**Your goal**
Write out every entry exactly as it stands.

**The input**
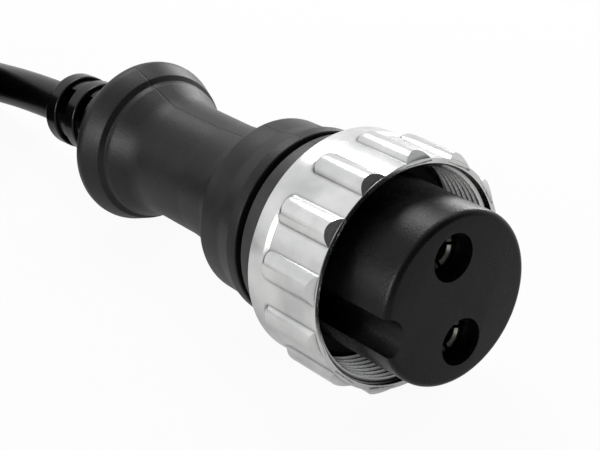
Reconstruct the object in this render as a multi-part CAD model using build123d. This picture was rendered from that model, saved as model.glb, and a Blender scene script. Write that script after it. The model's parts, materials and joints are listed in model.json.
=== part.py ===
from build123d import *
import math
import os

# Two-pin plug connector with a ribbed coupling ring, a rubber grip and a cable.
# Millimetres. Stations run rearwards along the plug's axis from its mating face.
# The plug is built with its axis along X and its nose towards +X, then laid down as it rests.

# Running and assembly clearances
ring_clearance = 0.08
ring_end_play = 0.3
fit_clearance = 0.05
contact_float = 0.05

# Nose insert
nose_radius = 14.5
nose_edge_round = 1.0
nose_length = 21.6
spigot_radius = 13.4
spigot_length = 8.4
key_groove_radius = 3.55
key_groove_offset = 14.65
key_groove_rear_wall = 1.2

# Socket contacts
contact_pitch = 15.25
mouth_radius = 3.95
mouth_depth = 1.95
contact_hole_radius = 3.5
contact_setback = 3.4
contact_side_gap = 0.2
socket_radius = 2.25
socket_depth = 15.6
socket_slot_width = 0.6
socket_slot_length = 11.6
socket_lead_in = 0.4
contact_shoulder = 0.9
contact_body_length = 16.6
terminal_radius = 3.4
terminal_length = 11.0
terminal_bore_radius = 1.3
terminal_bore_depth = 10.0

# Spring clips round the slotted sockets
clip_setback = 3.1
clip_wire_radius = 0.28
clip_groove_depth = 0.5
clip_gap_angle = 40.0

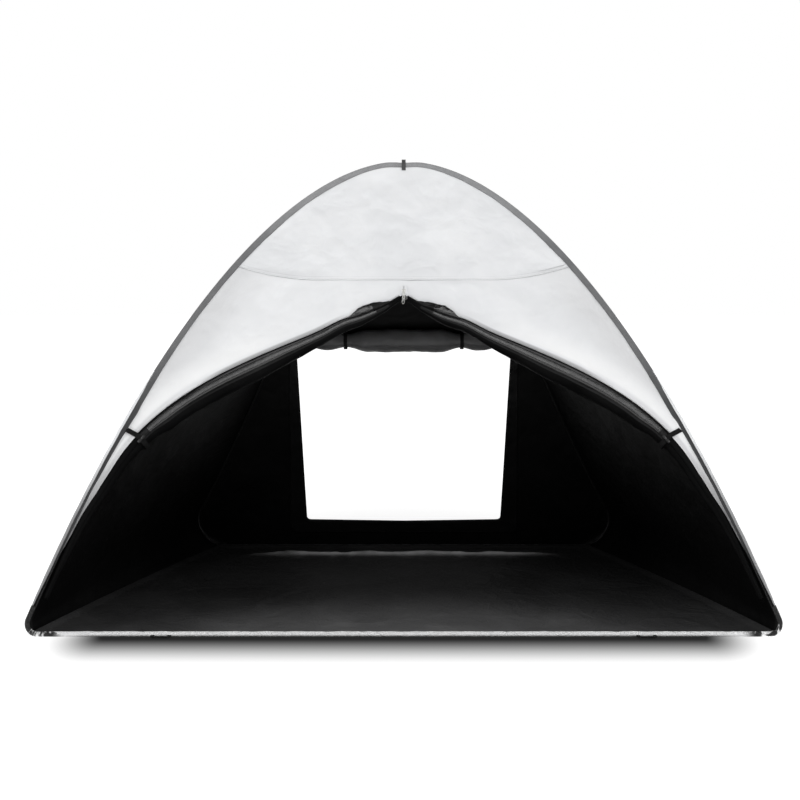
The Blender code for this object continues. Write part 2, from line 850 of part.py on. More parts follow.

**Solution to this task**
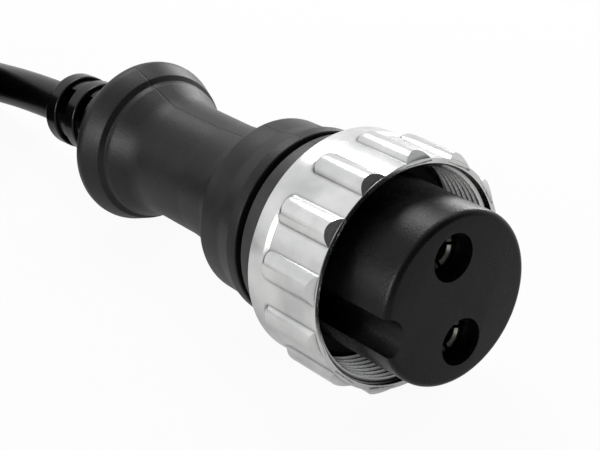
Reconstruct the object in this render as a multi-part CAD model using build123d. This picture was rendered from that model, saved as model.glb, and a Blender scene script. Write that script after it. The model's parts, materials and joints are listed in model.json.
=== part.py ===
from build123d import *
import math
import os

# Two-pin plug connector with a ribbed coupling ring, a rubber grip and a cable.
# Millimetres. Stations run rearwards along the plug's axis from its mating face.
# The plug is built with its axis along X and its nose towards +X, then laid down as it rests.

# Running and assembly clearances
ring_clearance = 0.08
ring_end_play = 0.3
fit_clearance = 0.05
contact_float = 0.05

# Nose insert
nose_radius = 14.5
nose_edge_round = 1.0
nose_length = 21.6
spigot_radius = 13.4
spigot_length = 8.4
key_groove_radius = 3.55
key_groove_offset = 14.65
key_groove_rear_wall = 1.2

# Socket contacts
contact_pitch = 15.25
mouth_radius = 3.95
mouth_depth = 1.95
contact_hole_radius = 3.5
contact_setback = 3.4
contact_side_gap = 0.2
socket_radius = 2.25
socket_depth = 15.6
socket_slot_width = 0.6
socket_slot_length = 11.6
socket_lead_in = 0.4
contact_shoulder = 0.9
contact_body_length = 16.6
terminal_radius = 3.4
terminal_length = 11.0
terminal_bore_radius = 1.3
terminal_bore_depth = 10.0

# Spring clips round the slotted sockets
clip_setback = 3.1
clip_wire_radius = 0.28
clip_groove_depth = 0.5
clip_gap_angle = 40.0

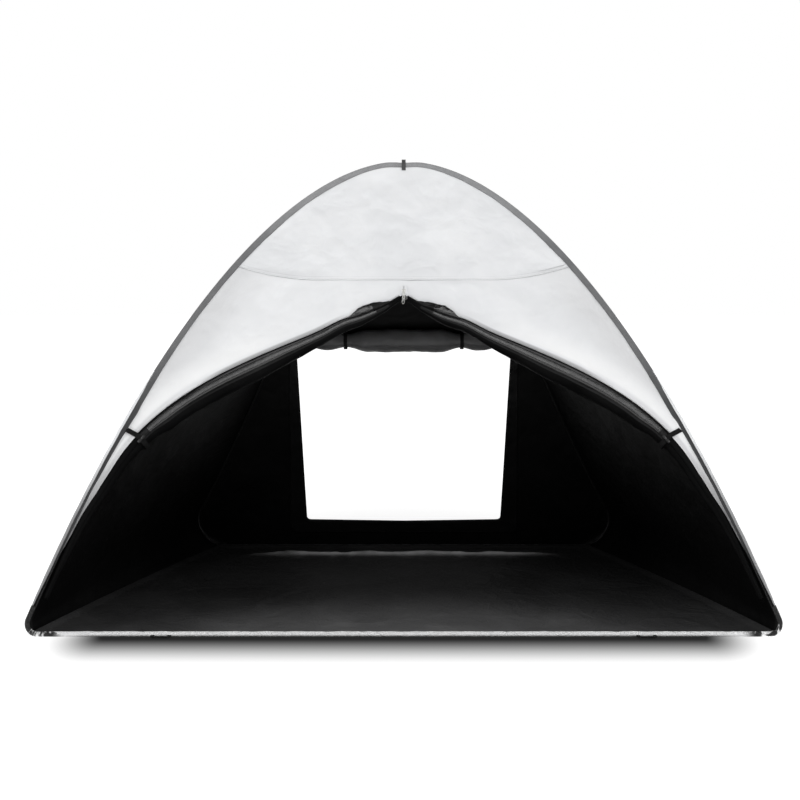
The Blender code for this object continues. Write part 2, from line 850 of part.py on. More parts follow.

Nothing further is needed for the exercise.